If we were to raise the minimum wage to $10.10 per hour, as Iowa Democrat Sen. Tom Harkin and California Democrat Rep. George Miller have proposed and President Obama supports, you wouldn’t just be boosting income for the 17 million workers currently making between $7.25 an hour (or a bit more in some states that have their own minimum wage) and $10.10 an hour. Indirectly, you’d also be boosting, to a fairly predictable extent, income for another 11 million workers making slightly more than $10.10, for a total cohort of 28 million. And the average worker in this larger group provides fully half of his or her family income.

Let me say that again. The average worker who’d be affected by President Obama’s proposed increase in the minimum wage from $7.25 to $10.10 per hour is currently responsible for half of his or her family’s income. By definition, that’s not "pin money," and it isn’t money being saved up to purchase a pre-owned Dodge Caliber. It’s money the family is counting on to pay the mortgage and put food on the table.

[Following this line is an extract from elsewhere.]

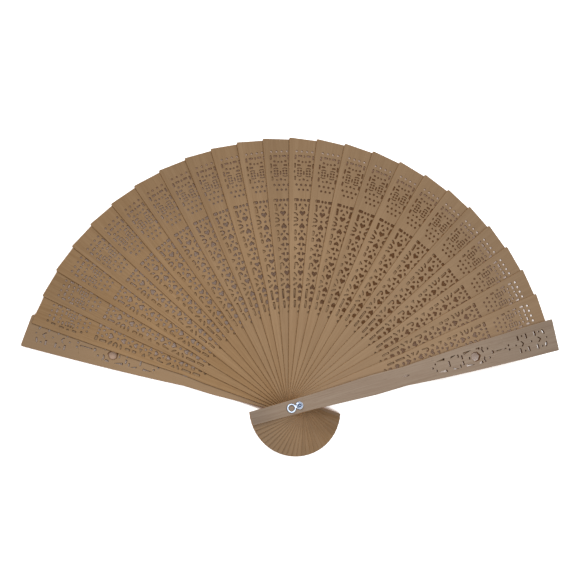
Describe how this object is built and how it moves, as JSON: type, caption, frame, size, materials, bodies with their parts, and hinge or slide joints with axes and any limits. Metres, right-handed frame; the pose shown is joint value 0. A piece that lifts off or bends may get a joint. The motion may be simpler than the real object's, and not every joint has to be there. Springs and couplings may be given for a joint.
{
  "type": "hand fan",
  "caption": "Pierced wooden folding fan whose sticks turn on one rivet between two stout guards, with a metal cord link at the pivot.",
  "frame": {"origin": "on the pivot axis, in the plane of the rear guard's underside, at the centre of the rivet's flush head", "axes": "+Z along the pivot, from the rear guard to the front guard; +Y along the middle of the open fan, from the pivot to the tips; +X to the right as the front is seen"},
  "size_m": [0.3426, 0.205, 0.0287],
  "materials": {
    "leaf_wood": "waxed, fine open grain",
    "guard_wood": "waxed, slightly smoother than the leaves",
    "bright_metal": "polished",
    "ribbon": "fine woven satin"
  },
  "bodies": {
    "rear_guard": {"rear_guard": "guard_wood", "pivot_rivet": "bright_metal", "rear_washer": "bright_metal"},
    "leaf_01": {"leaf_01": "leaf_wood", "ribbon_01": "ribbon"},
    "leaf_02": {"leaf_02": "leaf_wood", "ribbon_02": "ribbon"},
    "leaf_03": {"leaf_03": "leaf_wood", "ribbon_03": "ribbon"},
    "leaf_04": {"leaf_04": "leaf_wood", "ribbon_04": "ribbon"},
    "leaf_05": {"leaf_05": "leaf_wood", "ribbon_05": "ribbon"},
    "leaf_06": {"leaf_06": "leaf_wood", "ribbon_06": "ribbon"},
    "leaf_07": {"leaf_07": "leaf_wood", "ribbon_07": "ribbon"},
    "leaf_08": {"leaf_08": "leaf_wood", "ribbon_08": "ribbon"},
    "leaf_09": {"leaf_09": "leaf_wood", "ribbon_09": "ribbon"},
    "leaf_10": {"leaf_10": "leaf_wood", "ribbon_10": "ribbon"},
    "leaf_11": {"leaf_11": "leaf_wood", "ribbon_11": "ribbon"},
    "leaf_12": {"leaf_12": "leaf_wood", "ribbon_12": "ribbon"},
    "leaf_13": {"leaf_13": "leaf_wood", "ribbon_13": "ribbon"},
    "leaf_14": {"leaf_14": "leaf_wood", "ribbon_14": "ribbon"},
    "leaf_15": {"leaf_15": "leaf_wood", "ribbon_15": "ribbon"},
    "leaf_16": {"leaf_16": "leaf_wood", "ribbon_16": "ribbon"},
    "leaf_17": {"leaf_17": "leaf_wood", "ribbon_17": "ribbon"},
    "leaf_18": {"leaf_18": "leaf_wood", "ribbon_18": "ribbon"},
    "leaf_19": {"leaf_19": "leaf_wood", "ribbon_19": "ribbon"},
    "leaf_20": {"leaf_20": "leaf_wood", "ribbon_20": "ribbon"},
    "leaf_21": {"leaf_21": "leaf_wood", "ribbon_21": "ribbon"},
    "leaf_22": {"leaf_22": "leaf_wood", "ribbon_22": "ribbon"},
    "leaf_23": {"leaf_23": "leaf_wood", "ribbon_23": "ribbon"},
    "leaf_24": {"leaf_24": "leaf_wood", "ribbon_24": "ribbon"},
    "front_guard": {"front_guard": "guard_wood", "ribbon_front": "ribbon"},
    "tassel_link": {"tassel_link": "bright_metal"}
  },
  "joints": [
    {"name": "fan_fold", "type": "hinge", "parent": "rear_guard", "child": "front_guard", "pos_m": [0, 0, 0.02535], "axis": [0, 0, 1], "range_deg": [0, 148.9]},
    {"name": "leaf_01_fold", "type": "hinge", "parent": "rear_guard", "child": "leaf_01", "pos_m": [0, 0, 0.0029], "axis": [0, 0, 1], "range_deg": [0, 5.08]},
    {"name": "leaf_02_fold", "type": "hinge", "parent": "rear_guard", "child": "leaf_02", "pos_m": [0, 0, 0.0038], "axis": [0, 0, 1], "range_deg": [0, 11.1]},
    {"name": "leaf_03_fold", "type": "hinge", "parent": "rear_guard", "child": "leaf_03", "pos_m": [0, 0, 0.0047], "axis": [0, 0, 1], "range_deg": [0, 17.07]},
    {"name": "leaf_04_fold", "type": "hinge", "parent": "rear_guard", "child": "leaf_04", "pos_m": [0, 0, 0.0056], "axis": [0, 0, 1], "range_deg": [0, 23.02]},
    {"name": "leaf_05_fold", "type": "hinge", "parent": "rear_guard", "child": "leaf_05", "pos_m": [0, 0, 0.0065], "axis": [0, 0, 1], "range_deg": [0, 28.99]},
    {"name": "leaf_06_fold", "type": "hinge", "parent": "rear_guard", "child": "leaf_06", "pos_m": [0, 0, 0.0074], "axis": [0, 0, 1], "range_deg": [0, 35.06]},
    {"name": "leaf_07_fold", "type": "hinge", "parent": "rear_guard", "child": "leaf_07", "pos_m": [0, 0, 0.0083], "axis": [0, 0, 1], "range_deg": [0, 41.23]},
    {"name": "leaf_08_fold", "type": "hinge", "parent": "rear_guard", "child": "leaf_08", "pos_m": [0, 0, 0.0092], "axis": [0, 0, 1], "range_deg": [0, 47.4]},
    {"name": "leaf_09_fold", "type": "hinge", "parent": "rear_guard", "child": "leaf_09", "pos_m": [0, 0, 0.0101], "axis": [0, 0, 1], "range_deg": [0, 53.49]},
    {"name": "leaf_10_fold", "type": "hinge", "parent": "rear_guard", "child": "leaf_10", "pos_m": [0, 0, 0.011], "axis": [0, 0, 1], "range_deg": [0, 59.39]},
    {"name": "leaf_11_fold", "type": "hinge", "parent": "rear_guard", "child": "leaf_11", "pos_m": [0, 0, 0.0119], "axis": [0, 0, 1], "range_deg": [0, 65.12]},
    {"name": "leaf_12_fold", "type": "hinge", "parent": "rear_guard", "child": "leaf_12", "pos_m": [0, 0, 0.0128], "axis": [0, 0, 1], "range_deg": [0, 70.78]},
    {"name": "leaf_13_fold", "type": "hinge", "parent": "rear_guard", "child": "leaf_13", "pos_m": [0, 0, 0.0137], "axis": [0, 0, 1], "range_deg": [0, 76.53]},
    {"name": "leaf_14_fold", "type": "hinge", "parent": "rear_guard", "child": "leaf_14", "pos_m": [0, 0, 0.0146], "axis": [0, 0, 1], "range_deg": [0, 82.48]},
    {"name": "leaf_15_fold", "type": "hinge", "parent": "rear_guard", "child": "leaf_15", "pos_m": [0, 0, 0.0155], "axis": [0, 0, 1], "range_deg": [0, 88.63]},
    {"name": "leaf_16_fold", "type": "hinge", "parent": "rear_guard", "child": "leaf_16", "pos_m": [0, 0, 0.0164], "axis": [0, 0, 1], "range_deg": [0, 94.89]},
    {"name": "leaf_17_fold", "type": "hinge", "parent": "rear_guard", "child": "leaf_17", "pos_m": [0, 0, 0.0173], "axis": [0, 0, 1], "range_deg": [0, 101.13]},
    {"name": "leaf_18_fold", "type": "hinge", "parent": "rear_guard", "child": "leaf_18", "pos_m": [0, 0, 0.0182], "axis": [0, 0, 1], "range_deg": [0, 107.24]},
    {"name": "leaf_19_fold", "type": "hinge", "parent": "rear_guard", "child": "leaf_19", "pos_m": [0, 0, 0.0191], "axis": [0, 0, 1], "range_deg": [0, 113.19]},
    {"name": "leaf_20_fold", "type": "hinge", "parent": "rear_guard", "child": "leaf_20", "pos_m": [0, 0, 0.02], "axis": [0, 0, 1], "range_deg": [0, 119.06]},
    {"name": "leaf_21_fold", "type": "hinge", "parent": "rear_guard", "child": "leaf_21", "pos_m": [0, 0, 0.0209], "axis": [0, 0, 1], "range_deg": [0, 124.92]},
    {"name": "leaf_22_fold", "type": "hinge", "parent": "rear_guard", "child": "leaf_22", "pos_m": [0, 0, 0.0218], "axis": [0, 0, 1], "range_deg": [0, 130.84]},
    {"name": "leaf_23_fold", "type": "hinge", "parent": "rear_guard", "child": "leaf_23", "pos_m": [0, 0, 0.0227], "axis": [0, 0, 1], "range_deg": [0, 136.8]},
    {"name": "leaf_24_fold", "type": "hinge", "parent": "rear_guard", "child": "leaf_24", "pos_m": [0, 0, 0.0236], "axis": [0, 0, 1], "range_deg": [0, 142.74]},
    {"name": "link_swing", "type": "hinge", "parent": "front_guard", "child": "tassel_link", "pos_m": [0, 0, 0.0272], "axis": [0, 0, 1], "continuous": true}
  ],
  "couplings": [
    {"joint": "leaf_01_fold", "follows": "fan_fold", "ratio": 0.033787},
    {"joint": "leaf_02_fold", "follows": "fan_fold", "ratio": 0.074181},
    {"joint": "leaf_03_fold", "follows": "fan_fold", "ratio": 0.11431},
    {"joint": "leaf_04_fold", "follows": "fan_fold", "ratio": 0.15424},
    {"joint": "leaf_05_fold", "follows": "fan_fold", "ratio": 0.19439},
    {"joint": "leaf_06_fold", "follows": "fan_fold", "ratio": 0.23515},
    {"joint": "leaf_07_fold", "follows": "fan_fold", "ratio": 0.27653},
    {"joint": "leaf_08_fold", "follows": "fan_fold", "ratio": 0.31803},
    {"joint": "leaf_09_fold", "follows": "fan_fold", "ratio": 0.35887},
    {"joint": "leaf_10_fold", "follows": "fan_fold", "ratio": 0.39851},
    {"joint": "leaf_11_fold", "follows": "fan_fold", "ratio": 0.437},
    {"joint": "leaf_12_fold", "follows": "fan_fold", "ratio": 0.47505},
    {"joint": "leaf_13_fold", "follows": "fan_fold", "ratio": 0.51366},
    {"joint": "leaf_14_fold", "follows": "fan_fold", "ratio": 0.55358},
    {"joint": "leaf_15_fold", "follows": "fan_fold", "ratio": 0.59488},
    {"joint": "leaf_16_fold", "follows": "fan_fold", "ratio": 0.63695},
    {"joint": "leaf_17_fold", "follows": "fan_fold", "ratio": 0.67886},
    {"joint": "leaf_18_fold", "follows": "fan_fold", "ratio": 0.71987},
    {"joint": "leaf_19_fold", "follows": "fan_fold", "ratio": 0.75987},
    {"joint": "leaf_20_fold", "follows": "fan_fold", "ratio": 0.79925},
    {"joint": "leaf_21_fold", "follows": "fan_fold", "ratio": 0.83863},
    {"joint": "leaf_22_fold", "follows": "fan_fold", "ratio": 0.87838},
    {"joint": "leaf_23_fold", "follows": "fan_fold", "ratio": 0.91841},
    {"joint": "leaf_24_fold", "follows": "fan_fold", "ratio": 0.95832}
  ]
}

Who are these low-wage earners? Well, not quite one-third are unmarried with no kids, which in most cases will mean they live alone and provide 100% of their “family” income. Do all these single people skew the data? Sure, a little (though it’s important to remember that childless singles have to eat, too). But almost as many -- 27% -- are married, which presumably means two incomes. The remaining 29% are single parents, which means their low wages must provide 100% of a family income that supports an actual family.

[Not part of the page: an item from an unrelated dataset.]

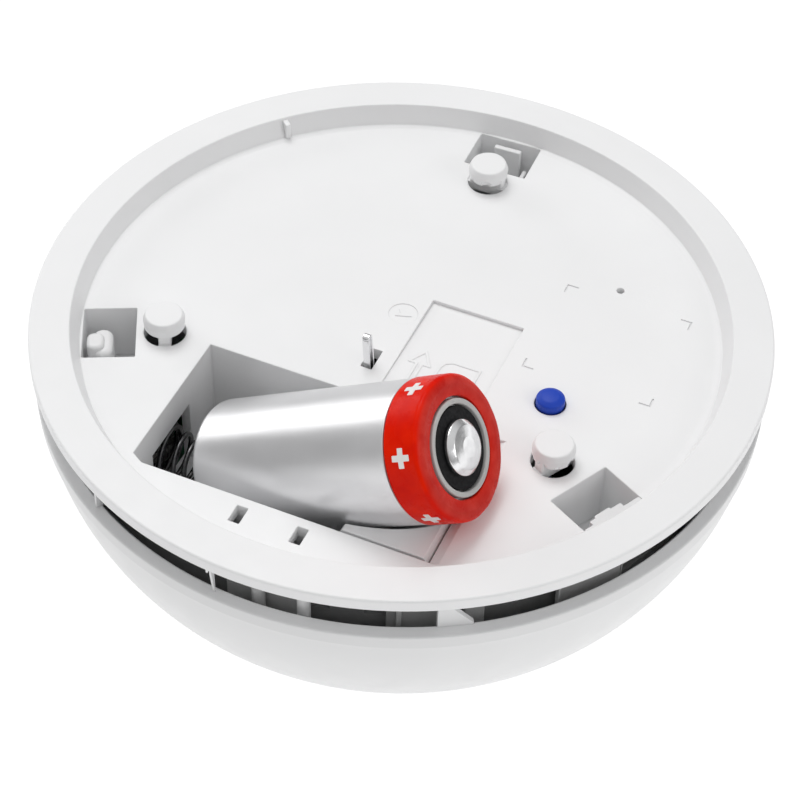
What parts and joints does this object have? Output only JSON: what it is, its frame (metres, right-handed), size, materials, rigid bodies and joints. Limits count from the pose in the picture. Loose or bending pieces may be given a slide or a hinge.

Now let’s eliminate the skew in the data that’s created by all those single, childless people. When you break out the working wives (or husbands) who’d be affected by the minimum-wage hike, along with the working kids, the contribution to the family budget of these oft-dismissed economic actors is still very substantial.

If our low-wage worker is in a family with two or more workers (i.e., is a working husband, wife, son, or daughter), he or she contributes, on average, 44% of total family income. If our low-wage worker is in a family with two or more workers over 18 (i.e., in most cases, is a working husband or wife), then this person contributes, on average, 47%. (Thanks to EPI’s Doug Hall for running these additional numbers at MSNBC’s request.)

What this means is that it’s simply wrong to dismiss the beneficiaries of a minimum-wage hike to $10.10 as frivolous folk on whom families don’t rely economically. Quite the contrary. These low-wage family members bring home the bacon -- what little there is to be had. Time to give them a little more.